▶ YOUR TASK
Copy every line, exactly and only, from the line containing "for row, place" to the line containing "# Metres, in", both lines included.

..............................

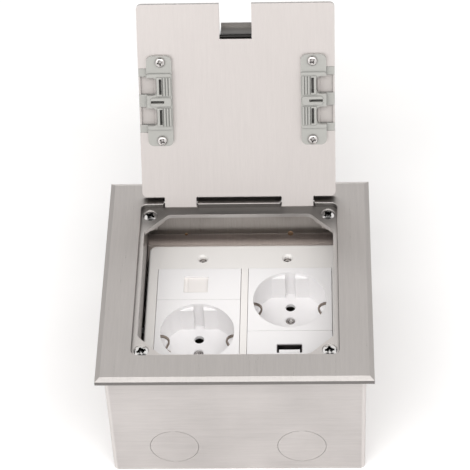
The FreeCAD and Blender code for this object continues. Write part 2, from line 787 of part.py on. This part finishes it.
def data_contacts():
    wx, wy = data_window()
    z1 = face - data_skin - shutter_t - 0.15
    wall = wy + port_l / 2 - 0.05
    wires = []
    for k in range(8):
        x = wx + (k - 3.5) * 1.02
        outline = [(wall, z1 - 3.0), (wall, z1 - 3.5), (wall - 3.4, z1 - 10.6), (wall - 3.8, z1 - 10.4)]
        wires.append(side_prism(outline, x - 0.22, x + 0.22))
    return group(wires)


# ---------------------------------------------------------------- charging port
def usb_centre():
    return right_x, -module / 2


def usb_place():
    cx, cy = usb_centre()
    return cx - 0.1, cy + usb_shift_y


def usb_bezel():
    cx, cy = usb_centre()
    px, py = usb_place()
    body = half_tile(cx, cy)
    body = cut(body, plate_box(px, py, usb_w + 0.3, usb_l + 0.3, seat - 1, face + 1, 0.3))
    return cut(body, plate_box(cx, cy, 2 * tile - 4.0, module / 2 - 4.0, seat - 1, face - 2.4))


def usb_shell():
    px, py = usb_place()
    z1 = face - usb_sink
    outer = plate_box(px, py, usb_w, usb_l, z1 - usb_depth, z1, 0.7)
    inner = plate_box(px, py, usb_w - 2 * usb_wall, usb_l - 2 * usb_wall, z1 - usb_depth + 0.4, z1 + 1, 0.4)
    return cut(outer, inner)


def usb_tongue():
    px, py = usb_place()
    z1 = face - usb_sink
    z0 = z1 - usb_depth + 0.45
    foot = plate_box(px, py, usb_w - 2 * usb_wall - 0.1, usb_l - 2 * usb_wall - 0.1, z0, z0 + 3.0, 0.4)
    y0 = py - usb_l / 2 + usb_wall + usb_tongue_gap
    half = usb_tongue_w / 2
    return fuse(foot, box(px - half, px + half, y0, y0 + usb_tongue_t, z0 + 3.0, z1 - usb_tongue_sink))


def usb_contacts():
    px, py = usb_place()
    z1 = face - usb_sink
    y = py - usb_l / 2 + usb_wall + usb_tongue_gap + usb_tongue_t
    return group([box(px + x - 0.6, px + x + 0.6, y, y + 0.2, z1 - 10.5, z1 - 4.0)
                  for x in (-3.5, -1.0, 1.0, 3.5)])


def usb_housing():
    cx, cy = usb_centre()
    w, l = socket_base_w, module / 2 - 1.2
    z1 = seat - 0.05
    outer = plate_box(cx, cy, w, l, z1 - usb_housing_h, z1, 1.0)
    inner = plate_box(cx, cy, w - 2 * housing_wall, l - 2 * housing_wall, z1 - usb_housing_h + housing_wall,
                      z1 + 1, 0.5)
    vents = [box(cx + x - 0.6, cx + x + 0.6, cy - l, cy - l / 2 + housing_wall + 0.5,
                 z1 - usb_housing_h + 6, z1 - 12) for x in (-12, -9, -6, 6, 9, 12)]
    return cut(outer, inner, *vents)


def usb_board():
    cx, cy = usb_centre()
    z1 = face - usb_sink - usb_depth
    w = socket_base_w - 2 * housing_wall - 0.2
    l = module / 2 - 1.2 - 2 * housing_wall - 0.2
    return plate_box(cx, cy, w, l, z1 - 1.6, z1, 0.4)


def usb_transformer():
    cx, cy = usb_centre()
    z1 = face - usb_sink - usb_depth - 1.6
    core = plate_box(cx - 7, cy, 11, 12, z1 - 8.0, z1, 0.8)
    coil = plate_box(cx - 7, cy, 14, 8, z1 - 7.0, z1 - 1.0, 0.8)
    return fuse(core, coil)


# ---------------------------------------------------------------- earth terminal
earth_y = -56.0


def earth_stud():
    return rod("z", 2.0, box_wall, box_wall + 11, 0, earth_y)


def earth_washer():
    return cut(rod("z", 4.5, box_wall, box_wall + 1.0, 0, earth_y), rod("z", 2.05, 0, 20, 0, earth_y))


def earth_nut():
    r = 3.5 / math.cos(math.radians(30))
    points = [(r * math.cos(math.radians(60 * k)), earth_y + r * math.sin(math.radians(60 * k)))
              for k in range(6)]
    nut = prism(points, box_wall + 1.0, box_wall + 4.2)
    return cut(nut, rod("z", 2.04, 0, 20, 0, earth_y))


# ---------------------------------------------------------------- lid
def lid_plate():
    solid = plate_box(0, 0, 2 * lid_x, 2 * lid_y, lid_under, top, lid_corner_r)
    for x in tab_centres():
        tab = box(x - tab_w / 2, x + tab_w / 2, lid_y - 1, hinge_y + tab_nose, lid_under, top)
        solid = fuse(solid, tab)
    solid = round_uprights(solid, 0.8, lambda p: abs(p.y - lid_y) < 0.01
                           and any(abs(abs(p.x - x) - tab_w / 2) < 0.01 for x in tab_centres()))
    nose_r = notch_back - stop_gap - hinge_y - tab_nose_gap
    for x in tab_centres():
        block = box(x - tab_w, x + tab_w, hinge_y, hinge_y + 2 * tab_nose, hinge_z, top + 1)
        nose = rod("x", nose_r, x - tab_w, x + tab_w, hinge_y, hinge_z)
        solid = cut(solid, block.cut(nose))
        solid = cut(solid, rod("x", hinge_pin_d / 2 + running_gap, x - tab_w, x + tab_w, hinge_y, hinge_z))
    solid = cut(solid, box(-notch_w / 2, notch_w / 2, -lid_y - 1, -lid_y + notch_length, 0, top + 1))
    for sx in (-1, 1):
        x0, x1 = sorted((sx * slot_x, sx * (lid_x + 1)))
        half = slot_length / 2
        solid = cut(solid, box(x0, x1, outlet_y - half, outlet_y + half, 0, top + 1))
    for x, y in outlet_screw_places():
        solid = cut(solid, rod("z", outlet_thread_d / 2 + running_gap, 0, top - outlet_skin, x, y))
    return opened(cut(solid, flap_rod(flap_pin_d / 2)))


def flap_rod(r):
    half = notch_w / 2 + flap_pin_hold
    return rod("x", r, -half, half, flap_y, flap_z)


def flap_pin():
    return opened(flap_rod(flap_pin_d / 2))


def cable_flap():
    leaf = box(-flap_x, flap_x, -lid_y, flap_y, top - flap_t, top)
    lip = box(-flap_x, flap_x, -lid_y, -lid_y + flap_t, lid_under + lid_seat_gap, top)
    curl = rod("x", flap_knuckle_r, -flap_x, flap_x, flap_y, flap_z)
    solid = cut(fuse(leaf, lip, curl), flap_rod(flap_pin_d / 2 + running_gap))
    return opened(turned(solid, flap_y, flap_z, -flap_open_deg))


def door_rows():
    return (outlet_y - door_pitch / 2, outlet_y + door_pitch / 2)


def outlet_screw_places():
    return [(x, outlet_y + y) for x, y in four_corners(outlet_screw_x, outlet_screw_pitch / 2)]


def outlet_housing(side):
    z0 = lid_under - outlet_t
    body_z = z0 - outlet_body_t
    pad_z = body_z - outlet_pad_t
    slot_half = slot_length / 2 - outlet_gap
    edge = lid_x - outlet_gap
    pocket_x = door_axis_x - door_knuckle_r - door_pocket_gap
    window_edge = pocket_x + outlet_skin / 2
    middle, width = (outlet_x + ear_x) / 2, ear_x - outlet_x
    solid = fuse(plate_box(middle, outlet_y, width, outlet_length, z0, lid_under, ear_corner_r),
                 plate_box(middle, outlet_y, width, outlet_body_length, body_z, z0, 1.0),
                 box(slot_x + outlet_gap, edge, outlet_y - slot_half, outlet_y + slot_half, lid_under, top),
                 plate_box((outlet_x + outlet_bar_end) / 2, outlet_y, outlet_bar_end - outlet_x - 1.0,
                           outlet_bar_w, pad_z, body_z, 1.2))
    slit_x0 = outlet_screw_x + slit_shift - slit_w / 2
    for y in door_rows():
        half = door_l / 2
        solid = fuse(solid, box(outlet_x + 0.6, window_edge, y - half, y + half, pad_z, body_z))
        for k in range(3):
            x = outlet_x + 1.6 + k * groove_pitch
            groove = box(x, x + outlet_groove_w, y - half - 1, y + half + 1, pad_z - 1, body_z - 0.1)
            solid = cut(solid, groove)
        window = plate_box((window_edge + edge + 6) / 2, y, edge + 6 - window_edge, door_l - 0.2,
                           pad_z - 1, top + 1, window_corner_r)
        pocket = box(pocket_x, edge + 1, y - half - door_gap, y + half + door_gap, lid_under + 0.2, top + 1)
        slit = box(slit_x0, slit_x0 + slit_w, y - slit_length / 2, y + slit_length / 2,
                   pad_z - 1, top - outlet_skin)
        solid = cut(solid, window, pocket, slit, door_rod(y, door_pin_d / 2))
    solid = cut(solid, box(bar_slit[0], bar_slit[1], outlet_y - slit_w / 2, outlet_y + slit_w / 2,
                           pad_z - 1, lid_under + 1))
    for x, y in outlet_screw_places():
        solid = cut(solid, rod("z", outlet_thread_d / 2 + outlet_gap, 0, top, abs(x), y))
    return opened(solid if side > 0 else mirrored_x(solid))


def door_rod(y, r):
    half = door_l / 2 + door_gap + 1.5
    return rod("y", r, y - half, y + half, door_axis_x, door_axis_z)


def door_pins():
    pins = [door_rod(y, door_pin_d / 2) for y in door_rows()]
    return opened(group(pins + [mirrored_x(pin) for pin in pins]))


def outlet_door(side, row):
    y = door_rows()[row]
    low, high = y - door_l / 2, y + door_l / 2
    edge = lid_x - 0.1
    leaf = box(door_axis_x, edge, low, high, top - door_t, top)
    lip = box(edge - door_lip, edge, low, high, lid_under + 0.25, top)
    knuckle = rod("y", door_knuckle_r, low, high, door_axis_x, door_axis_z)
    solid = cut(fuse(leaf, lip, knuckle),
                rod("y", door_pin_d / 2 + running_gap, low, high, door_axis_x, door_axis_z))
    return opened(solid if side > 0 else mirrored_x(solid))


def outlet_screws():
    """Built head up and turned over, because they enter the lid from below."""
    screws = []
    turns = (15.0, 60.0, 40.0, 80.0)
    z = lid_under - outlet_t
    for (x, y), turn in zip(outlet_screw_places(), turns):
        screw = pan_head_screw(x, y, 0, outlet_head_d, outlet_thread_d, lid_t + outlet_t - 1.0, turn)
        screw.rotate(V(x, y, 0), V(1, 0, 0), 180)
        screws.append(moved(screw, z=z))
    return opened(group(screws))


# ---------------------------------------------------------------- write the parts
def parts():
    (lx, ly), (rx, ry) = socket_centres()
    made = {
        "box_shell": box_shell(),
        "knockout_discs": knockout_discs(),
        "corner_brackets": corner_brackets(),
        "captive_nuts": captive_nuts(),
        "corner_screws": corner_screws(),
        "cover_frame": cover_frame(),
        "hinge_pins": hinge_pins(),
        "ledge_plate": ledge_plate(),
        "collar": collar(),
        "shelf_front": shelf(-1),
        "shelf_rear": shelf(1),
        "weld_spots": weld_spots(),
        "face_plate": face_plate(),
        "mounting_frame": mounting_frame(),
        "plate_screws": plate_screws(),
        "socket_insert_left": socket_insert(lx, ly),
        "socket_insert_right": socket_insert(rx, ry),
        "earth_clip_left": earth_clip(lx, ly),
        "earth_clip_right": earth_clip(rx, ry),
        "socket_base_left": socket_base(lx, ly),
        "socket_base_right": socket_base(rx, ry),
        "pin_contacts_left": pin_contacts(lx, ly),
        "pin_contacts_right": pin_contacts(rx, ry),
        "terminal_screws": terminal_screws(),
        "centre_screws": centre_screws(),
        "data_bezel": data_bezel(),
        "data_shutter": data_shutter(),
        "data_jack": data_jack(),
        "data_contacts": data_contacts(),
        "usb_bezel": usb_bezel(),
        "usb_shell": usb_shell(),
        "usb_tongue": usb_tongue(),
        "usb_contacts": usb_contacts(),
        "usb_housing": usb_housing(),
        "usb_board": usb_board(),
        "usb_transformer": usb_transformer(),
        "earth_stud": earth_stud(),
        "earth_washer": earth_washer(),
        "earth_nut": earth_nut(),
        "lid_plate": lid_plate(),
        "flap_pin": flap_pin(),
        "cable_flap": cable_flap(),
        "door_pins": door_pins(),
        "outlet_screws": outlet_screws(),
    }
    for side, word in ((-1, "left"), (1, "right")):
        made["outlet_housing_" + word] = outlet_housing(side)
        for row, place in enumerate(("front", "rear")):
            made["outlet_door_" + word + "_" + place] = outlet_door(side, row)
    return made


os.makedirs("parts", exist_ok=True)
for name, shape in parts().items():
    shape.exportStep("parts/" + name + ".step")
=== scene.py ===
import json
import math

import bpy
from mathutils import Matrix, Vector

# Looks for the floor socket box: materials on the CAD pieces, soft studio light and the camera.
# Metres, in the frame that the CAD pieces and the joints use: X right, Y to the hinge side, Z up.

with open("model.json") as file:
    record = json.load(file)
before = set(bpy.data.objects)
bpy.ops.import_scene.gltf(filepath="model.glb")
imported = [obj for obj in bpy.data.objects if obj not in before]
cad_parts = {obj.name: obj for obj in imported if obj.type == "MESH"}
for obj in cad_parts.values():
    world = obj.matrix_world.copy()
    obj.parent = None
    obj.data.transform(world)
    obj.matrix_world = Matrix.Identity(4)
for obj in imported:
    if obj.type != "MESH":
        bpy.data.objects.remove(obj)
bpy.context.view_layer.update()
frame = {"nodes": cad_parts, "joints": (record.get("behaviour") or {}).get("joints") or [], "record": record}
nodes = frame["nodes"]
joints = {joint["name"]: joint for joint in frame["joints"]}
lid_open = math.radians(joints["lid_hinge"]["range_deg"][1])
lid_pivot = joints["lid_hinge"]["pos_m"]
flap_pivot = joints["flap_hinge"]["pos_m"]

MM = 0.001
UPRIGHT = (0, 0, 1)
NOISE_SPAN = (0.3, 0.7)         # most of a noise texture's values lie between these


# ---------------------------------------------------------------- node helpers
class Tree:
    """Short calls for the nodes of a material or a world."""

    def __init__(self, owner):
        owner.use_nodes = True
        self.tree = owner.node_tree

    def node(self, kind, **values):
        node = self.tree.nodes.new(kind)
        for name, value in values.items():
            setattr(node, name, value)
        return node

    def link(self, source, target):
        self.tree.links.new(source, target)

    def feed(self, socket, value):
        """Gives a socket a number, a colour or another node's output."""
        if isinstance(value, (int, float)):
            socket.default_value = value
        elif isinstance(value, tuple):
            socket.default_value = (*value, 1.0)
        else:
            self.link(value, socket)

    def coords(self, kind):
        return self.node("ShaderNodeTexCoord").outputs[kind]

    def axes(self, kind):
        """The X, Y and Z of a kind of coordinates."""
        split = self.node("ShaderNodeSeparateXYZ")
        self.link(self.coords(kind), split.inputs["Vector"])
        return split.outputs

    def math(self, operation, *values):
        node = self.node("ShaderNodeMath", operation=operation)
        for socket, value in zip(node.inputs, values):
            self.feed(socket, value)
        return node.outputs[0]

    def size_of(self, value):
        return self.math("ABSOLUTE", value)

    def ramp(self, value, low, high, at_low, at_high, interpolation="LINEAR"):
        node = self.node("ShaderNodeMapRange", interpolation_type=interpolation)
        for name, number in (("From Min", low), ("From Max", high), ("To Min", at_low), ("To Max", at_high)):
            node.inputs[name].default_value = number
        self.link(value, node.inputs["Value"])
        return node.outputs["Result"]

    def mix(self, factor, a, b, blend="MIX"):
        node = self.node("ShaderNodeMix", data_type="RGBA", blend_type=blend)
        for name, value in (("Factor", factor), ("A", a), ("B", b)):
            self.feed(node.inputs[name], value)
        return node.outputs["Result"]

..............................

▶ ANSWER BELOW
        for row, place in enumerate(("front", "rear")):
            made["outlet_door_" + word + "_" + place] = outlet_door(side, row)
    return made


os.makedirs("parts", exist_ok=True)
for name, shape in parts().items():
    shape.exportStep("parts/" + name + ".step")
=== scene.py ===
import json
import math

import bpy
from mathutils import Matrix, Vector

# Looks for the floor socket box: materials on the CAD pieces, soft studio light and the camera.
# Metres, in the frame that the CAD pieces and the joints use: X right, Y to the hinge side, Z up.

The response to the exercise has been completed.